At a press conference on the afternoon of Nov. 9, East German government spokesman Gunter Schabowski announced the new border policy. But he misunderstood it, and mistakenly said that the frontiers were to be fully opened, immediately. His shocking words were the lead item on West German supper-hour newscasts – which could be seen by East Germans. In response, thousands of East Berliners immediately went to the border crossings, demanding to be let out. Those massive crowds unbalanced the borders guards; they frantically called their government superiors, asking for instructions. None came. Moscow had left Berlin without marching orders. And now Berlin was doing the same to its armed enforcers.

And so, before midnight on Nov. 9, guards decided they had no choice but to stand aside and let the river of people pass. Soon, they were not just passing through the wall – East and West Germans were also climbing on it and taking axes to it, acts that only a few hours earlier would have been met with fatal gunshots. But there were no gunshots that night. The police simply stood down. Before sunrise, the Wall was gone. It was physically still there – it took years to fully disassemble the hundreds of kilometres of concrete, barbed wire, booby traps, mines and guard towers – but it had been breached. The doors of the prison were open.

Across Europe, all of the walls came down. The former jail wardens, Moscow's puppet regimes, quickly gave up power. Within less than a year, Germany was reunified. A year after that, the Soviet Union itself came apart. Soon the Soviet Union's former Eastern European satellites began joining the European Union and NATO. So did parts of the former Soviet Union itself.

Twenty-five years ago, East Germans crossing into the West would return carrying what was for them a precious delicacy: bananas. And East Germany's backwardness is all the more remarkable when you consider that it was the most economically advanced part of the communist world, with living standards higher than the USSR. Twenty-five years later, Eastern Europe's formerly stagnant prison societies are transformed. Eastern Europe is now prosperous, free and very much a part of the West. Communism is dead. And the Soviet Union is gone.

Not everyone is happy with this outcome. Mr. Putin famously referred to the end of the Soviet Union, the last domino in the chain reaction started by the fall of the Wall, as "the greatest geopolitical catastrophe of the century." This year, several Russian lawmakers called for an investigation against Mr. Gorbachev, charging him with having caused the collapse of the Soviet Union. To accuse someone of having brought about the end of a state responsible for the murder of millions, the imprisonment of tens of millions and the oppression of hundreds of millions is a bit like accusing someone of having brought down Nazism. But the people who run post-Soviet Russia don't see it that way.
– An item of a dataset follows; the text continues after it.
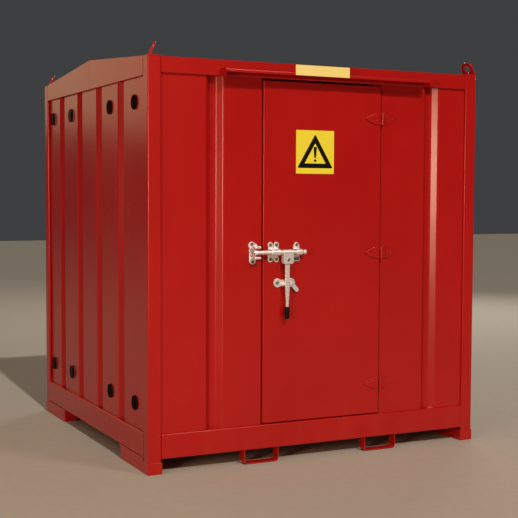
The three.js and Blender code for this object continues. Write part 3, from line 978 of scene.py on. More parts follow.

Mr. Putin saw a regime – the regime he served – unwilling to maintain power by force. Unlike the Chinese communists, who in the summer of 1989 decided that the only way to stay in power was to send the tanks into Tiananmen Square, Mr. Gorbachev seems to have believed that Soviet communism could govern by means other than the barrel of a gun. He was mistaken.
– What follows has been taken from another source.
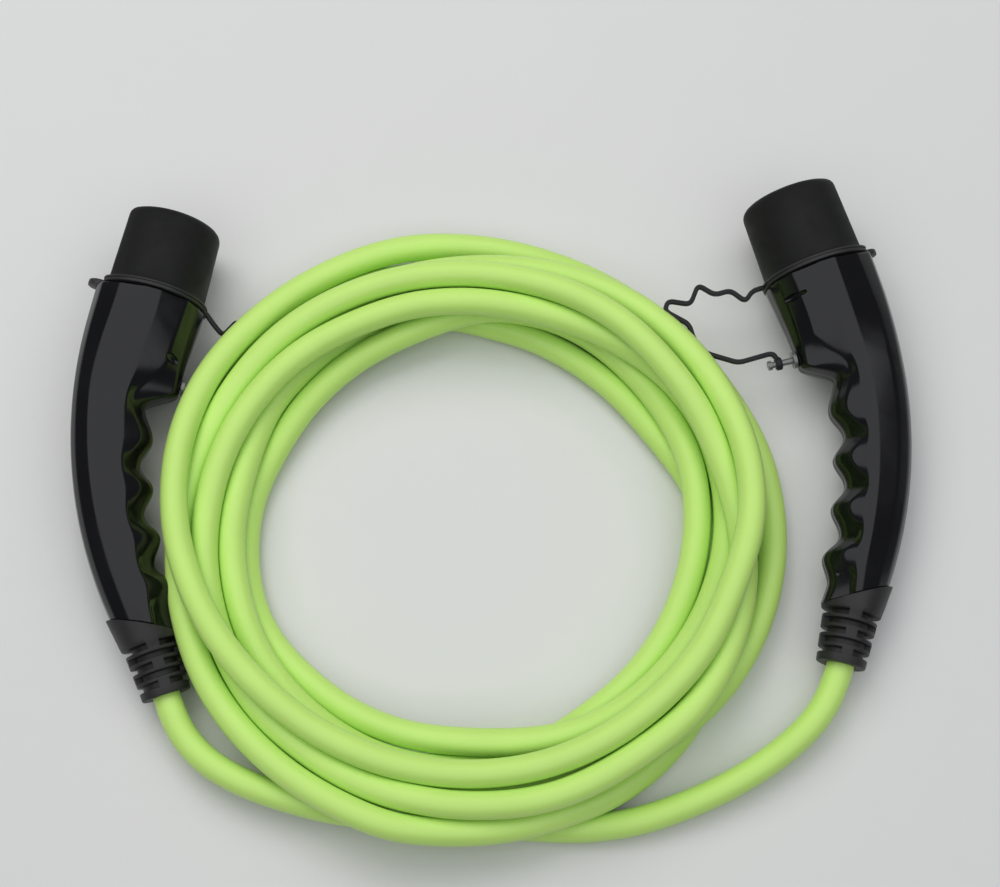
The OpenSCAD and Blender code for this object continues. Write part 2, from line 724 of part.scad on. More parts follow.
module vehicle_cap() place_vehicle() cap();
module vehicle_tether() place_vehicle() tether(tether_lift + vehicle_roll);
module vehicle_tether_pin() place_vehicle() tether_pin();
module vehicle_upper_shell() place_vehicle() shell(1, false);
module vehicle_lower_shell() place_vehicle() shell(-1, true);
module vehicle_nose() place_vehicle() nose();
module vehicle_nose_seal() place_vehicle() nose_seal();
module vehicle_contact_block() place_vehicle() socket_block();
module vehicle_contact_towers() place_vehicle() socket_towers();
module vehicle_power_contacts() place_vehicle() sockets(POWER, power_d, barrel_r, barrel_bore);
module vehicle_signal_contacts() place_vehicle() sockets(SIGNAL, signal_d, signal_barrel_r, signal_barrel_bore);
module vehicle_contact_retainer() place_vehicle() contact_retainer();
module vehicle_coding_resistor() place_vehicle() coding_resistor();
module vehicle_wires() place_vehicle() wires();
module vehicle_boot() place_vehicle() boot();
module vehicle_cable_clamp() place_vehicle() cable_clamp();
module vehicle_clamp_screws() place_vehicle() clamp_screws();
module vehicle_shell_screws() place_vehicle() shell_screws(-1);
module station_cap() place_station() cap();
module station_tether() place_station() tether(station_roll - tether_lift);
module station_tether_pin() place_station() tether_pin();
module station_upper_shell() place_station() shell(-1, false);
module station_lower_shell() place_station() shell(1, true);
module station_nose() place_station() nose();
module station_nose_seal() place_station() nose_seal();
module station_contact_block() place_station() pin_block();
module station_power_contacts() place_station() pins(POWER, power_d, barrel_r, barrel_bore);
module station_signal_contacts() place_station() pins(SIGNAL, signal_d, signal_barrel_r, signal_barrel_bore);
module station_contact_retainer() place_station() contact_retainer();
module station_coding_resistor() place_station() coding_resistor();
module station_wires() place_station() wires();
module station_boot() place_station() boot();
module station_cable_clamp() place_station() cable_clamp();
module station_clamp_screws() place_station() clamp_screws();
module station_shell_screws() place_station() shell_screws(1);

vehicle_cap();
vehicle_tether();
vehicle_tether_pin();
vehicle_upper_shell();
vehicle_lower_shell();
vehicle_nose();
vehicle_nose_seal();
vehicle_contact_block();
vehicle_contact_towers();
vehicle_power_contacts();
vehicle_signal_contacts();
vehicle_contact_retainer();
vehicle_coding_resistor();
vehicle_wires();
vehicle_boot();
vehicle_cable_clamp();
vehicle_clamp_screws();
vehicle_shell_screws();
station_cap();
station_tether();
station_tether_pin();
station_upper_shell();
station_lower_shell();
station_nose();
station_nose_seal();
station_contact_block();
station_power_contacts();
station_signal_contacts();
station_contact_retainer();
station_coding_resistor();
station_wires();
station_boot();
station_cable_clamp();
station_clamp_screws();
station_shell_screws();
cable_coil();
cable_tail_vehicle();
cable_tail_station();
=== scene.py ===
"""Charging cable for an electric vehicle: the looks of its cable, handles, boots, dust caps and contacts."""
from math import acos, asin, atan2, cos, pi, radians, sin, tan

import bmesh
import bpy
import numpy as np
from bpy.props import FloatProperty, FloatVectorProperty, IntProperty, PointerProperty
from bpy.types import Operator, Panel, PropertyGroup
from mathutils import Matrix, Vector


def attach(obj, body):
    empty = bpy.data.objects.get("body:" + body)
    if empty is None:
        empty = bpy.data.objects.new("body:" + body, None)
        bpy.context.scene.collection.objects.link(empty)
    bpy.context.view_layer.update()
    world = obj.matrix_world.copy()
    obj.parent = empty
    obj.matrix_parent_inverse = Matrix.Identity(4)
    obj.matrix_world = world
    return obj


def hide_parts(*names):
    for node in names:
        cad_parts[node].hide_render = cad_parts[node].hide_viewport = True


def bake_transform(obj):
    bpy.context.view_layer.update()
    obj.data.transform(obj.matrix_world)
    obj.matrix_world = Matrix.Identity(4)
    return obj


bl_info = {
    "name": "Charging cable",
    "version": (1, 0, 0),
    "blender": (4, 5, 0),
    "location": "3D View > Sidebar > Charging cable",
    "description": "Builds the cable, handles, boots, dust caps and contacts of a charging cable",
    "category": "Object",
}

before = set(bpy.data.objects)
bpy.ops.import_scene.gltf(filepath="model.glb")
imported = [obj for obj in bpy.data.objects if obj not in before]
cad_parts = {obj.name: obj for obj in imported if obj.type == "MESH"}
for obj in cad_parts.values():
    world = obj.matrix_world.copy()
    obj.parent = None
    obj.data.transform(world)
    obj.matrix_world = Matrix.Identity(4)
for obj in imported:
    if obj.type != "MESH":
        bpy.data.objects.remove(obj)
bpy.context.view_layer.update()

# The photograph's camera, in metres, and its lens and sensor in millimetres
CAMERA_AT, LOOK_AT, LENS, SENSOR = (0.007, -0.3295, 1.0861), (0.007, -0.002, 0.015), 72.97, 36.0
# Edges sharper than this many degrees stay sharp
SHARP = 32.0

# Sizes of the part, in millimetres
MM = 0.001
NOSE_R, NOSE_FLAT, NOSE_LEN, NOSE_WALL, NOSE_SEAT = 26.2, 22.3, 44.0, 3.4, 13.0
SEAT_R, SEAT_FLAT, SEAT_LEN = 25.4, 21.5, 14.7
CAP_R, CAP_FLAT, CAP_IN_R, CAP_IN_FLAT = 28.8, 24.9, 26.5, 22.6
CAP_FROM, CAP_LEN, CAP_FLOOR = 0.3, 47.3, 44.3
FLANGE_R, FLANGE_FLAT, FLANGE_T, TAB_R = 31.3, 27.4, 3.2, 6.5
BACK_R, BACK_STRAIGHT, BACK_OFF = 250.0, 20.0, 30.5
HEAD_T, HEAD_H, HEAD_TAPER = 61.0, 30.0, 0.075
GRIP_T, GRIP_H, GRIP_TAPER, GRIP_FROM = 41.5, 18.5, 0.062, 80
WAVE, WAVE_PITCH, WAVE_COUNT, FIRST_FINGER, WAVE_LEAD = 6.4, 32.2, 3.5, 90.2, 25
BACK_END, FINGER_END, SKEW_FROM = 191.0, 214.6, 130.0
WALL, HEAD_WALL, HEAD_WALL_TO, REAR_WALL, REAR_WALL_FROM, WALL_CHANGE = 2.8, 7, 15, 7.8, 184, 9
BOOT_ANGLE, BOOT_LEN, BOOT_R, SKIRT_R = 32.0, 38.4, 13.3, 19.2
NECK_R, NECK_FROM, NECK_TO, BORE_R = 10.5, 52, 58, 7.65
SLOT_PITCH, SLOT_W, SLOT_FIRST, SLOT_ROWS, SLOT_FLOOR, WEB_W = 5.2, 3.2, 4.6, 5, 10.9, 6.0
SKIRT_FROM = SLOT_FIRST + SLOT_ROWS * SLOT_PITCH - 1
CHIN_FROM, CHIN_TO = 56.5, 69.0
# The top's ridges: distances from the back in head and grip, what the finger ridge keeps from the finger
# side there and at least, and the stations over which they move
SPINE_RIDGE, TOP_RIDGE, TOP_FROM, TOP_OVER = (26.8, 22.8), (34.4, 27.5), 5, 85
RIDGE_IN_HEAD, RIDGE_IN_GRIP, RIDGE_LEAST, RIDGE_FROM, RIDGE_OVER = 10.5, 7, 6.5, 38, 28
HEAD_TO = 65
PIN_S, PIN_ANGLE, PIN_REACH = 49.5, 5.0, 10.0
# The tether's eyelet on the pin: radius and place along the pin of each ring round it
EYELET = [(1.9, -1.5), (2.1, -1.7), (3.1, -1.7), (3.6, -1.2), (3.6, 1.2), (3.1, 1.7), (2.1, 1.7), (1.9, 1.5)]
TETHER_Y, TETHER_T = 2.0, 3.0
# Tethers: folded beneath the outermost turn on the vehicle's side, a loop beside the coil on the other
TETHER = {
    "vehicle": [(37, -3, -1), (43, -7, -2), (48.5, 5, -6.5), (51, -7, -11), (46.5, -21.5, -12.5),
                (41.5, -34, -9)],
    "station": [(38, 2, 1), (44, -3, 2), (50, 5.5, 3), (59.5, 5.5, 4), (66.5, 13.5, 5), (74.5, 4, 6),
                (86, 9.5, 7), (89.5, 4.5, 7), (79, -6.5, 6), (79.5, -15.5, 6), (76, -24.5, 5), (60, -35, 3)],
}
SHELL_SCREWS = [(40, 9), (98, 9.5), (150, 8.5)]
SCREW_SEAT, SCREW_HEAD_R = 8.0, 2.8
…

It was once said that Britain created its empire "in a fit of absence of mind." From the perspective of Mr. Putin, that's how the Soviet empire was lost. Mr. Gorbachev's decision to take a different route from his colleagues in Beijing opened the door to the freedom of Eastern Europe. In the West, that's cause for celebration. But the outcome achieved by the final generation of Soviet leaders – the failure of their leadership, and the end of the country they led – is not the outcome that most people in power would be expected to choose. It isn't even what Mr. Gorbachev wanted. What happened was a happy accident. But in Mr. Putin's universe, it was just an accident, and a cause for reflection on how to avoid a repeat.

It turns out that in 1989 the Wall was not destroyed. It was put into storage for a while, and then re-erected several hundred kilometres to the east. It now stands somewhere west of the internationally recognized Ukraine-Russia border, on the outskirts of Donetsk.

In the year of the 25th anniversary of the unexpected fall of the Berlin Wall, Mr. Putin shocked the world by launching an invasion of Crimea, followed a few months later by an ongoing stealth invasion of Ukraine. But should we have been surprised? We have taken lessons from 1989. So has Mr. Putin.